特斯拉之后,以蔚小理为代表的新势力把门店从郊区搬到商业中心,引导用户在门店试驾,去交付中心集中提车。
直营模式带来了两个显而易见的好处,一是车企完全掌握了定价体系,毕竟经销商都没有了,更不存在经销商破坏车辆的价格体系了。同时车企可以根据市场变化,更快的调整定价策略。
二是车企把维修、维护、配件等售后服务握在了自己手里,这是经销商核心的利润来源。
包括充电和配件销售在内的服务业务,在特斯拉的收入结构中占比接近20%,一直保持者超过20%的季度增长。按照马斯克的说法,直营模式下,消费者无需为不必要的服务付钱,比如加价提车。但必要的服务,都付给特斯拉了。
更何况电动车在维修保养方面发生质的改变,也会让售后利润大幅缩水。
蔚来的李斌提出过一个“全生命周期用户体验”的概念,隐含的意思是车企的利润不仅来自单车的销售,也来自消费者整个用车周期里产生的消费行为,比如维修、保险和换电。
那么,如果直营模式与按订单生产被越来越多的车企接受,经销商的生存空间就会被进一步压缩。
今年一度,新能源车的在新车销售中的渗透率达到53.9%。中金在1月预测,2024年全年渗透率有望增至46%。面对激烈的价格战,经销商狠下决心——今年1-9月,有195款车型降价,燃油车占71款[4]。
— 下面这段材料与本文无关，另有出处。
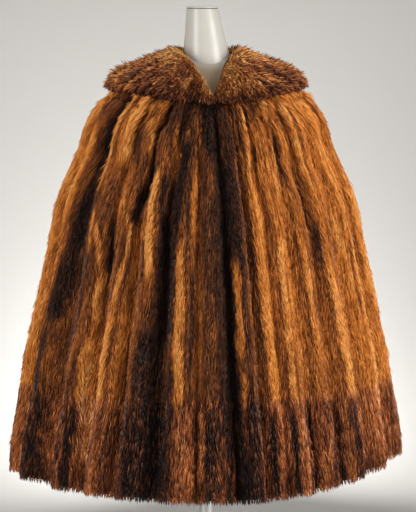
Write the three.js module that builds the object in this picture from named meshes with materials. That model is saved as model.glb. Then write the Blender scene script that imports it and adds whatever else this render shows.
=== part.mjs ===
// A long mink cape with a shawl collar and a deep border, on a limbless dress form with a stand.
// Millimetres, +Z up. The front faces -Y, and the origin is the middle of the stand's underside.
import * as THREE from 'three';

// Driving sizes
const NECK_TOP = 1453.5; // height of the form's flat neck top above the floor
const PELT = 10; // thickness of skin and lying fur together
const SEAM_GAP = 0.3; // between pieces that are sewn together
const REST_GAP = 0.5; // between the cape and what it lies on
const COLLAR_GAP = 0.8; // between the collar and the body under it
const FRONT_GAP = 3; // between the two front edges, which only meet
const FOLD_COLUMNS = 6; // facets across one fold
const COVERED_ROWS = 4; // rows of the body under the collar
const V_DEPTH = 2.3; // how far the neckline dips at the front, in rows of SECTIONS
const V_SPREAD = 15.5; // degrees over which that dip fades
const NECK_ROW = 0.1; // the neckline's row at the sides and back
const COLLAR_STAND = 0.4; // rows from the collar's inner edge to the body's neckline

// The cape's inner surface from neck to hem. side, front and back are its distances from
// the axis there, and each has the height at which this section passes.
const SECTIONS = [
  { name: 'neck', side: 50, sideUp: 1352, front: 50, frontUp: 1330, back: 54, backUp: 1350 },
  { name: 'nape', side: 85, sideUp: 1332, front: 72, frontUp: 1300, back: 77, backUp: 1330 },
  { name: 'yoke', side: 115, sideUp: 1317, front: 90, frontUp: 1270, back: 92, backUp: 1306 },
  { name: 'chest', side: 150, sideUp: 1302, front: 104, frontUp: 1243, back: 103, backUp: 1281 },
  { name: 'shoulder', side: 177, sideUp: 1290, front: 114, frontUp: 1220, back: 111, backUp: 1257 },
  { name: 'armhole', side: 195, sideUp: 1270, front: 122, frontUp: 1198, back: 117, backUp: 1233 },
  { name: 'gathers', side: 217, sideUp: 1243, front: 131, frontUp: 1178, back: 127, backUp: 1209 },
  { name: 'upper arm', side: 237, sideUp: 1205, front: 142, frontUp: 1150, back: 141, backUp: 1178 },
  { name: 'bust', side: 254, sideUp: 1145, front: 160, frontUp: 1100, back: 162, backUp: 1125 },
  { name: 'elbow', side: 296, sideUp: 1037, front: 192, frontUp: 1015, back: 195, backUp: 1025 },
  { name: 'waist', side: 315, sideUp: 930, front: 224, frontUp: 920, back: 229, backUp: 925 },
  { name: 'hip', side: 335, sideUp: 822, front: 252, frontUp: 818, back: 262, backUp: 820 },
  { name: 'thigh', side: 357, sideUp: 715, front: 277, frontUp: 713, back: 294, backUp: 714 },
  { name: 'border', side: 372, sideUp: 607, front: 300, frontUp: 598, back: 322, backUp: 604 },
  { name: 'knee', side: 384, sideUp: 533, front: 315, frontUp: 517, back: 341, backUp: 528 },
  { name: 'hem', side: 392, sideUp: 459, front: 328, frontUp: 437, back: 358, backUp: 452 },
];
const RIGHT_HEM_LIFT = 40; // how much higher the hem hangs at the viewer's right
const LIFT_ROW = 10; // where that lift begins
const BORDER_ROW = 12.5;
const HEM_ROW = 15;
const BODY_ROWS = [6, 7, 8.5, 10, 11.3, BORDER_ROW]; // below the collar
const BORDER_ROWS = [BORDER_ROW, 13.7, HEM_ROW];

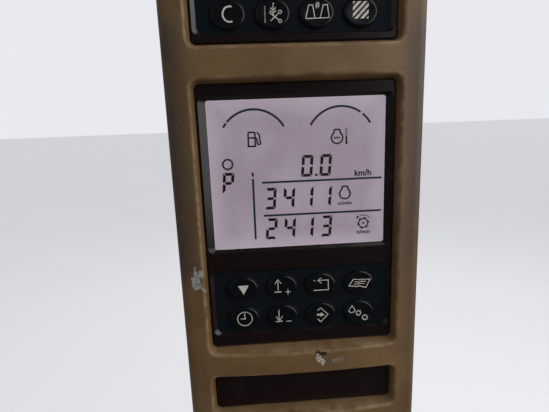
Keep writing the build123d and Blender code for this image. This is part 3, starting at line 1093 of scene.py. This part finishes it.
for foot in (-6.5, 1.7):
    lanes.line((foot, -3.0), (foot + 1.8, 3.85), (foot + 4.1, 3.85), (foot + 5.2, -2.8), width=0.5)
lanes.line((-6.5, -3.1), (6.9, -2.9), width=0.45)
for slant in (0, 1.1):
    lanes.line((-0.5 + slant, 2.1), (-0.1 + slant, 5.5), width=0.35)
    lanes.line((-1.1, 3.2 + slant), (1.5, 3.4 + slant), width=0.35)

# Bars that climb to the right, cut off by a square
half_bar = hatch_bar / 2 * 2 ** 0.5
farthest = 2 * hatch_half - 0.1
for row in range(6):
    offset = (row - 2.5) * hatch_pitch * 2 ** 0.5
    rails = []
    for edge in (max(offset - half_bar, -farthest), min(offset + half_bar, farthest)):
        low = max(-hatch_half, edge - hatch_half), max(-hatch_half, -edge - hatch_half)
        high = min(hatch_half, edge + hatch_half), min(hatch_half, hatch_half - edge)
        ends = [Vector((hatch.key.x + (x - 0.2) * mm, hatch.key.z + (z + 0.75) * mm))
                for x, z in (low, high)]
        rails.append([ends[0].lerp(ends[1], step / hatch_steps) for step in range(hatch_steps + 1)])
    hatch.band(list(zip(*rails)))

choose.line((0.3, 2.6), (0.3, -3.6), width=[6.8, 0])

for sign, tip, tail in ((raise_up, 5.3, -2.0), (lower, -2.6, 5.2)):
    barb = 2.9 if tip > tail else -2.9
    sign.line((-2.6, tip), (-2.6, tail))
    sign.line((-4.6, tip - barb), (-2.6, tip), (-0.4, tip - barb))
    sign.line((-4.9, -3.1), (-0.4, -3.1), width=0.65)
    sign.line((2.0, -3.3), (5.4, -3.3), width=0.45)
raise_up.line((3.7, -1.6), (3.7, -5.0), width=0.45)

back.spot(-4.2, 3.1, 0.45)
back.line((-2.0, 3.2), (4.8, 3.2), (4.9, -3.5), (-4.8, -3.5))
back.line((0.3, 4.8), (-2.0, 3.2), (0.4, 1.2))

book.line((-6.6, -1.9), (-3.7, 2.6), (0.0, 2.0), (0.8, 2.2), (7.2, 2.0), (4.4, -3.6), (0.2, -2.2),
          (-0.8, -2.6), closed=True)
book.line((-2.8, 0.6), (0.2, 0.3), (1.2, 0.9), (4.6, 0.5), width=0.5)
book.line((-3.6, -0.8), (-0.4, -0.9), (0.6, -0.4), (3.6, -1.0), width=0.4)

clock.round(0.2, 0.2, 4.75)
clock.line((0.2, 4.2), (0.2, 0.2), (-2.6, 0.2))
clock.spot(0.2, 0.2, 0.55)

enter.line((-2.4, 2.8), (-0.3, 4.5), (4.55, -0.25), (-0.3, -5.2), (-2.2, -3.2))
enter.line((-2.8, -0.2), (-0.2, -0.2), width=1.2)
enter.line((-0.4, -0.2), (2.1, -0.6), width=[3.4, 0])

feed_rate.line((-4.6, 4.7), (-3.1, 2.6), (-2.6, 1.3), (-3.3, 0.1), (-4.6, -0.3), (-5.9, 0.1),
               (-6.6, 1.3), (-6.1, 2.6), width=0.5, closed=True)
for x, z, radius in ((-0.2, -0.7, 1.35), (4.0, -4.1, 1.5)):
    feed_rate.round(x, z, radius, 0.5)
    for number in range(8):
        angle = radians(45 * number + 10)
        reach = [(x + r * cos(angle), z + r * sin(angle)) for r in (radius, radius + 0.7)]
        feed_rate.line(*reach, width=0.5)

names = "cancel cut lanes hatch choose raise back book clock lower enter feed".split()
for sign, name in zip(signs, names):
    piece = closed_piece(f"key_sign_{name}", sign.mesh, sign_ink)
    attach(piece, "root")


# Lamp strip: a smoked panel, glossy in front, that hides its lamps until
# they light.
smoked = (21, 11, 10)
smoked_dusty = (32, 25, 23)

panel, shader, place = new_finish("panel_smoked", {"Specular IOR Level": 0.35})
patches = noise(place, 12 * mm, 5, 0.6)
specks = noise(place, 0.8 * mm, 3, 0.6)
feed(shader, tint(rise(patches, 0.4, 0.8) * 0.35 + rise(specks, 0.64, 0.8) * 0.3, smoked, smoked_dusty),
     0.18 + patches * 0.14,
     bumps(noise(place, 5 * mm, 2), 0.01 * mm))
dress(panel, "strip_panel")


# Studio: a pale floor a little below the console, a large soft window to the
# right, weak ones to the left and behind, and a world that is dim in front.
floor_drop = 0.3
floor_half = 30
floor_pale = (222, 222, 224)
floor_base = (150, 150, 152)
floor_dim = (22, 22, 22)      # how a mirror shows the floor in front
world_pale = (232, 234, 238)
sky_light = 0.68
front_dim = 0.03
lamps = [                     # name, turn and height in degrees, distance, size, watts
    ("window_right", 59, 18, 0.9, (1.1, 1.3), 12.2),
    ("window_left", -60, 15, 1.2, (1.8, 1.8), 3.1),
    ("window_behind", 168, 38, 1.3, (1.0, 1.0), 7.0),
]

base, shader, place = new_finish("floor_pale", {"Roughness": 0.7, "Emission Strength": 0.6})
direct = place.add("ShaderNodeLightPath", output="Is Camera Ray")
mirrored = place.add("ShaderNodeLightPath", output="Is Glossy Ray") * rise(split(place)[1], 0, -0.3)
pale = tint(noise(place, 0.4, 3) * 0.1, floor_base, floor_pale)
feed(shader, tint(mirrored, pale, floor_dim), glow=tint(direct, (0, 0, 0), floor_pale))
level = cad_low.z - floor_drop
mesh = bpy.data.meshes.new("floor")
floor_corners = [(x * floor_half, y * floor_half, level) for x, y in ((-1, -1), (1, -1), (1, 1), (-1, 1))]
mesh.from_pydata(floor_corners, [], [(0, 1, 2, 3)])
mesh.materials.append(base)
add_object("floor", mesh)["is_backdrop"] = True

for name, turn, height, distance, size, watts in lamps:
    lamp = bpy.data.lights.new(name, "AREA")
    lamp.shape = "RECTANGLE"
    lamp.size, lamp.size_y = size
    lamp.energy = watts
    turned = Matrix.Rotation(radians(turn), 4, "Z") @ Matrix.Rotation(radians(90 - height), 4, "X")
    add_object(name, lamp).matrix_world = turned @ Matrix.Translation((0, 0, distance))

world = bpy.data.worlds.new("studio")
world.use_nodes = True
bpy.context.scene.world = world
sky = Wire(world.node_tree)
direct, glossy, through = [sky.add("ShaderNodeLightPath", output=f"Is {kind} Ray")
                           for kind in ("Camera", "Glossy", "Transmission")]
x, y = split(sky.add("ShaderNodeTexCoord", output="Generated"))[:2]
behind = rise(abs(x) * 0.46 + x * 0.28 + y * 0.5, 0.05, 0.75)     # and to the sides, most at the right
mirrored = behind * (1 - front_dim) + front_dim
plain = most(direct, through)
strength = most(plain, glossy * mirrored) + (1 - most(plain, glossy)) * sky_light
background = world.node_tree.nodes["Background"]
background.inputs["Color"].default_value = seen(world_pale)
world.node_tree.links.new(strength.socket, background.inputs["Strength"])

bpy.context.scene.view_settings.view_transform = "Standard"
low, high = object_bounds()
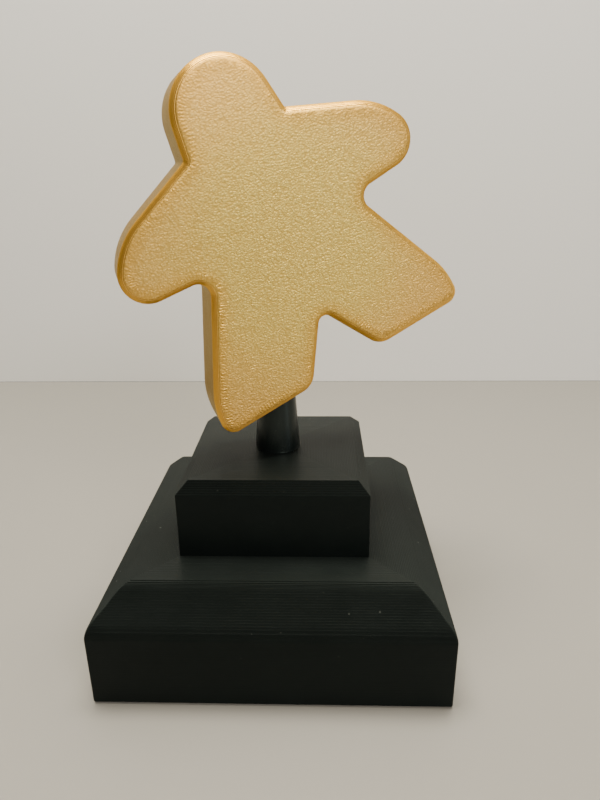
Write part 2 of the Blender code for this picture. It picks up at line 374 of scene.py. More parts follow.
def square_ring(bm, half, z):
    made = bmesh.ops.create_grid(bm, x_segments=1, y_segments=1, size=half,
                                 matrix=Matrix.Translation((0, 0, z)))
    edges = list({e for v in made["verts"] for e in v.link_edges})
    faces = list({f for v in made["verts"] for f in v.link_faces})
    bmesh.ops.delete(bm, geom=faces, context="FACES_ONLY")
    return edges


socket_z = UP_TOP - SOCKET_DEPTH
socket_mouth, socket_end = square_ring(bm, SOCKET_HALF, UP_TOP), square_ring(bm, SOCKET_HALF, socket_z)
bore_low, bore_high = circle(bm, BORE_R, 0, UP_LOW), circle(bm, BORE_R, 0, socket_z)
pin_holes = [blind_hole(bm, PIN_HOLE_R, x, UP_LOW, UP_LOW + PIN_HOLE_DEPTH) for x in (-PIN_X, PIN_X)]
fill_between(bm, under, bore_low, *pin_holes)
fill_between(bm, rim, socket_mouth)
tube(bm, socket_mouth, socket_end)
fill_between(bm, socket_end, bore_high)
tube(bm, bore_low, bore_high)
upper_bm = bm
print("upper plinth:", len(steps_up), "rings, open edges:", sum(not e.is_manifold for e in bm.edges))


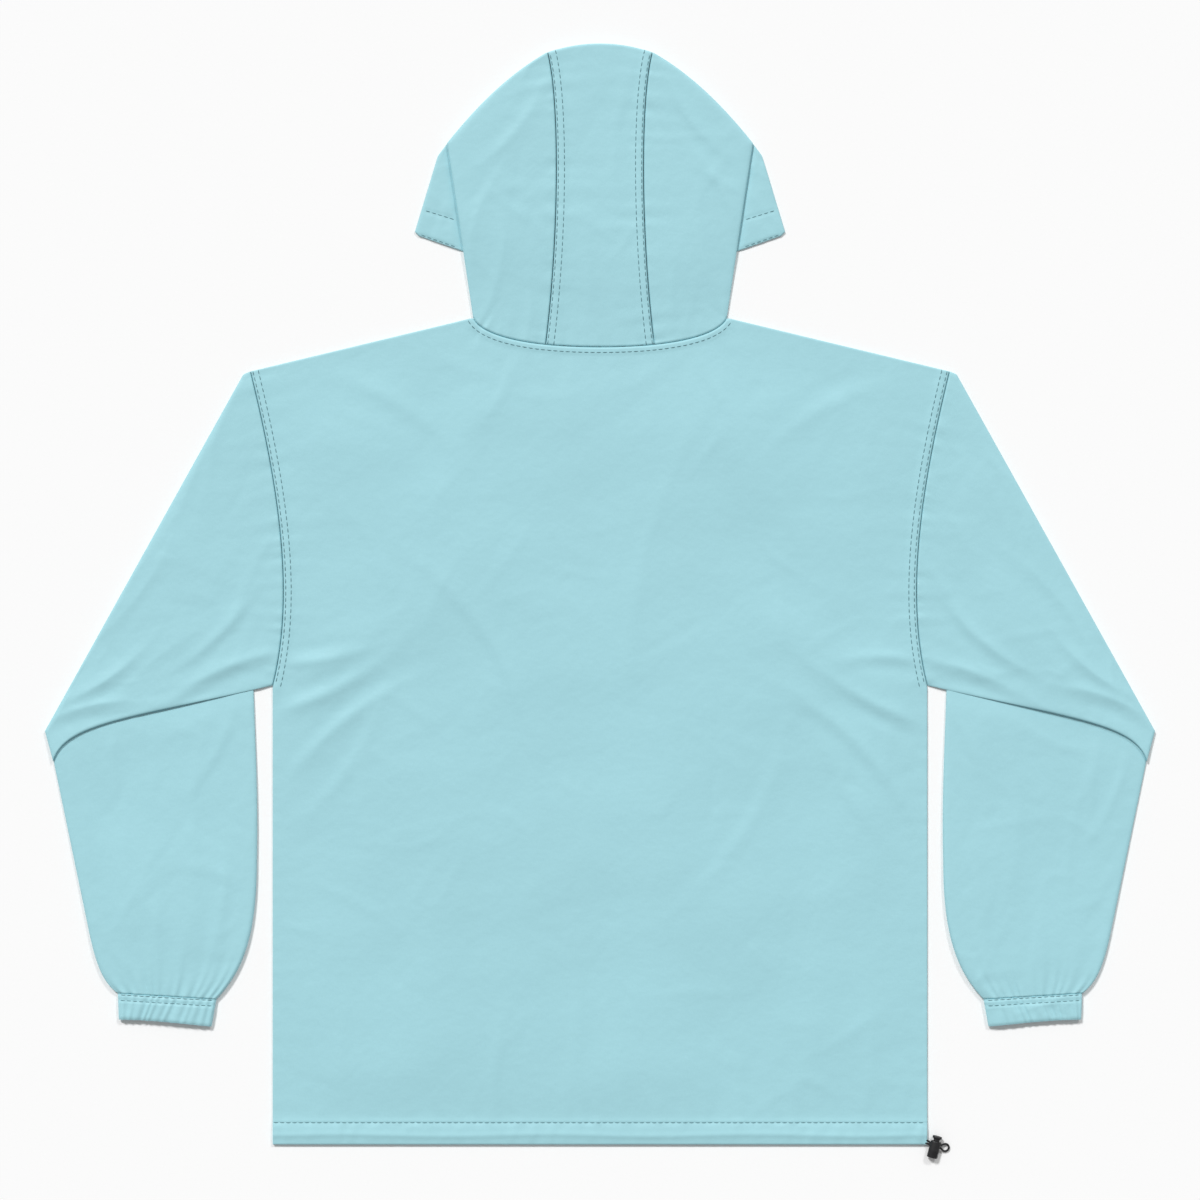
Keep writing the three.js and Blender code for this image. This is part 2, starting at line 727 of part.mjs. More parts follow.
function hemCord() {
  const centres = cordRoute.map(({ along, across, up }) => new THREE.Vector3(along, across, up - lockHeight));
  const section = new THREE.Shape();
  for (let side = 0; side < cordSides; side += 1) {
    const turn = (side + 0.5) * 2 * Math.PI / cordSides;
    const [x, y] = [Math.cos(turn), Math.sin(turn)].map(value => value * cordDiameter / 2);
    if (side === 0) section.moveTo(x, y);
    else section.lineTo(x, y);
  }
  const geometry = new THREE.ExtrudeGeometry(section, {
    steps: 36,
    bevelEnabled: false,
    extrudePath: new THREE.CatmullRomCurve3(centres),
  });
  return solidFromGeometry(geometry);
}

function mirroredGeometry(geometry) {
  const copy = geometry.clone();
  copy.scale(-1, 1, 1);
  const order = Array.from(copy.index.array);
  for (let index = 0; index < order.length; index += 3) {
    [order[index], order[index + 1]] = [order[index + 1], order[index]];
  }
  copy.setIndex(order);
  copy.computeVertexNormals();
  return copy;
}

function namedMesh(name, geometry, look) {
  const mesh = new THREE.Mesh(geometry, new THREE.MeshStandardMaterial(look));
  mesh.name = name;
  return mesh;
}

const anorak = new THREE.Group();
anorak.add(namedMesh('front_panel', geometryFromSolid(frontPanel()), clothLook));
anorak.add(namedMesh('back_panel', geometryFromSolid(backPanel()), clothLook));
anorak.add(namedMesh('hood_centre', geometryFromSolid(hoodCentre()), clothLook));
const pairedPieces = { sleeve: sleeve(), cuff: cuff(), hood_side: hoodSide() };
Object.entries(pairedPieces).forEach(([name, solid]) => {
  const geometry = geometryFromSolid(solid);
  anorak.add(namedMesh(`${name}_right`, geometry, clothLook));
  anorak.add(namedMesh(`${name}_left`, mirroredGeometry(geometry), clothLook));
});

const lock = new THREE.Group();
lock.position.set(lockHole[0], lockHole[1], lockHeight);
lock.rotation.z = lockTurn;
lock.add(namedMesh('cord_lock_barrel', geometryFromSolid(lockBarrel()), lockLook));
lock.add(namedMesh('cord_lock_plunger', geometryFromSolid(lockPlunger()), lockLook));
lock.add(namedMesh('hem_cord', geometryFromSolid(hemCord()), cordLook));
anorak.add(lock);

export default anorak;
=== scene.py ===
# Looks of a hooded pullover anorak that lies flat with its back up.
# Lengths are in millimetres until a mesh is made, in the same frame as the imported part.
import math

import bmesh
import bpy
import numpy as np
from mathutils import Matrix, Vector
from mathutils.bvhtree import BVHTree


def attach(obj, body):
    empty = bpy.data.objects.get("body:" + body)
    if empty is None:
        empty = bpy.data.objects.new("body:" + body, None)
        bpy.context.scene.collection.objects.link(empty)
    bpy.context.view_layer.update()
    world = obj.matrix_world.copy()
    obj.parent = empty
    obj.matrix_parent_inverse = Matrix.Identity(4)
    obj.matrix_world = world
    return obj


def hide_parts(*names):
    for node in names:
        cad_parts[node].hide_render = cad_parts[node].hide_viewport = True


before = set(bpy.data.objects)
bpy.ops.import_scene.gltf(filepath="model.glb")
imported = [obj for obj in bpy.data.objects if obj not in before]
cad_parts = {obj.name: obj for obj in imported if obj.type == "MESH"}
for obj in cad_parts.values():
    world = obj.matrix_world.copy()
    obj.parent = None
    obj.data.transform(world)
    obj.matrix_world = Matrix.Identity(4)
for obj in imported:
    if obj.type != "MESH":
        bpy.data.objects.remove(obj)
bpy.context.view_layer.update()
scene = bpy.context.scene

MM = 0.001
TAU = 2 * math.pi

# Framing of the photograph: its middle, its width on the floor and the camera's height
PHOTO_MIDDLE = (0, -5.5)
PHOTO_WIDTH = 1104
CAMERA_HEIGHT = 3000
SENSOR_WIDTH = 36

# Studio: each sun's strength, azimuth, elevation and softness, the last three in degrees
SUNS = {"key_light": (2.19, 119, 45, 11), "second_light": (0.8, 58, 41, 9)}
SKY_STRENGTH = 0.33
FLOOR_HALF = 30000
FLOOR_Z = -0.3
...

且整体促销幅度远在新能源汽车之上。
去年年底开始,不少经销商开始引进新能源汽车品牌,包括小鹏、零跑等车企都已启用“直营+经销”的双轨模式。而大众、奔驰这些以燃油车见长的车企,也在若有似无的表达着对直营模式的艳羡。
在过去二十多年里,经销商与中国汽车产业几乎保持着相同成长节奏。经销商在前开拓市场,后方车企提供产品与技术支持。但越来越多的迹象显示,在这场本该齐头并进的马拉松赛事中,经销商正面临残酷的市场出清。